O Golfo Pérsico é raso, tendo só cerca de 25 metros de profundidade, em média, sendo o lugar mais profundo de 102 metros. No final da última Era Glacial, que agora normalmente se supõe ter ocorrido em algum momento entre 12000 e 9000 A.E.C., o nível do mar estava mais de 100 metros, talvez até 150 metros abaixo do nível atual, o que significa que o Golfo Pérsico deve ter sido uma bacia completamente seca. Isto foi confirmado pelas pesquisas feitas na área do Golfo na década de 1960, pelo navio de exploração alemão Meteoro.

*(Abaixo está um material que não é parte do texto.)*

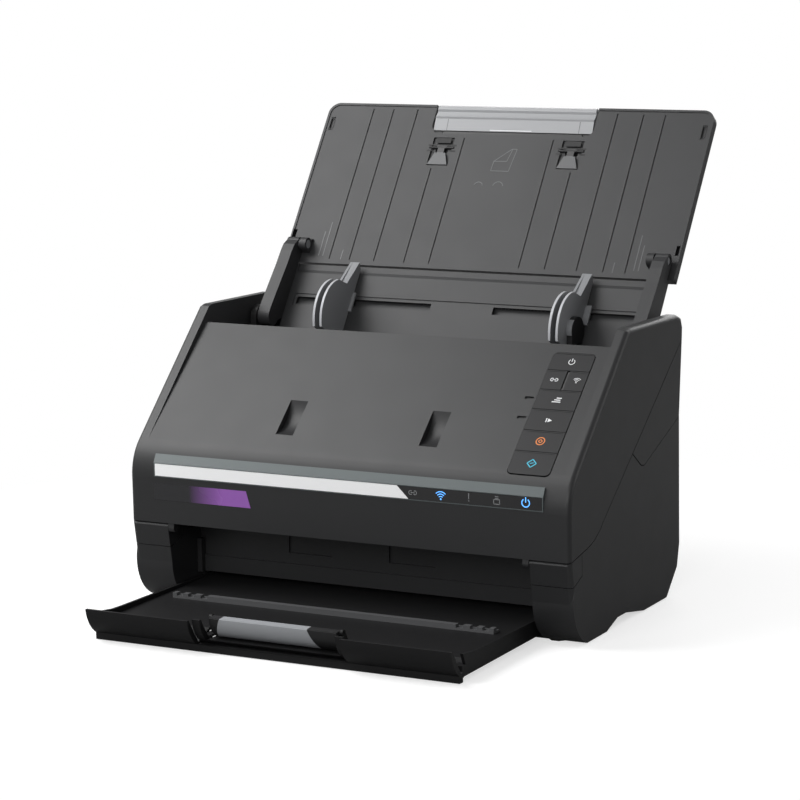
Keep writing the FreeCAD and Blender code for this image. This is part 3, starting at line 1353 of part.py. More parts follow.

Descobriu-se que o Golfo era um vale de 800 km de comprimento, ao longo do qual o extenso rio Xat al-A’rab seguia seu curso por todo o caminho até o Estreito de Ormuz e desaguava diretamente no Golfo de Omã. – Theresa Howard Carter, “A Evidência Tangível Para a Antiga Dilmun”, Revista de Estudos Cuneiformes, Vol. 33 (1981), pág. 213 em inglês.

Em anos recentes, acumulou-se evidência provando que o fim da última era glacial foi um evento surpreendentemente repentino. O Professor Richard A. Muller e o Dr. J. Gordon MacDonald, dois renomados peritos em eras glaciais, explicam:

“A repentinidade do fim é surpreendente. A agricultura, e tudo o mais de nossa civilização, desenvolveu-se depois desta terminação. A enorme geleira, de vários quilômetros de espessura, cobrindo grande parte da América do Norte e da Eurásia, derreteu-se rapidamente. Só pequenas partes da geleira permaneceram na Groenlândia e na Antártica, onde existem até hoje. O derretimento provocou uma série de inundações em todo o mundo como nunca antes experimentadas pelo Homo sapiens… A inundação despejou água suficiente nos oceanos para fazer com que o nível médio do mar subisse 110 metros, o suficiente para cobrir as regiões costeiras,… a água do derretimento do gelo, provavelmente inundou a terra  em pulsos, conforme os lagos de gelo represado se formavam e daí liberavam catastroficamente suas águas. Estas inundações deixaram muitos registros, incluindo as poças remanescentes conhecidas agora como os Grandes Lagos e, possivelmente, deu origem a lendas que persistiram por muitos anos.” – Richard A. Muller & Gordon J. MacDonald, Eras Glaciais e Causas Astronômicas (Berlim-Heidelberg-Nova Iorque: Springer-Verlag, 2000), página 4.

Acredita-se que os primeiros habitantes da Mesopotâmia viviam originalmente neste vale que é agora o Golfo Pérsico. A análise das linhas costeiras inundadas e planaltos marítimos mostra que o golfo foi inundado pelo Oceano Índico, no sul, em estágios cuidadosamente gradativos, forçando os habitantes a se retirarem na direção norte para terrenos mais elevados. Por volta de 5500 AEC, a maior parte da bacia do Golfo estava evidentemente inundada, embora o nível do mar ainda fosse 17 metros mais baixo do que o de hoje. (W. Nuetzel, Sobre a Posição Geográfica das Ainda Inexploradas Culturas Primitivas da Mesopotâmia”, Revista da Sociedade Oriental Americana [Sigla em inglês: JAOS], Vol. 99, 1979, págs. 288-296, também Zarins J., “Os Primeiros Assentamentos da Mesopotâmia Meridional”, JAOS, Vol. 112:1, 1992, págs. 55-77). Esta foi a época da cultura Ubaid. Durante todo este período o clima era temperado e agradável. Daí, por volta de 3500 AEC, ocorreu na região uma enorme inundação catastrófica que trouxe o fim súbito à civilização Ubaid. Muito provavelmente, este evento é que se refletiu nas histórias mesopotâmica e bíblica do Dilúvio. – Howard-Carter, op. cit., págs. 214-216, 220-222.

Antes dessa catástrofe, porém, a civilização humana havia se espalhado por todo o Oriente Próximo, e também para outras partes do mundo. Os primeiros vestígios foram encontrados na Mesopotâmia, oeste do Irã, Ásia Menor, Síria e Palestina.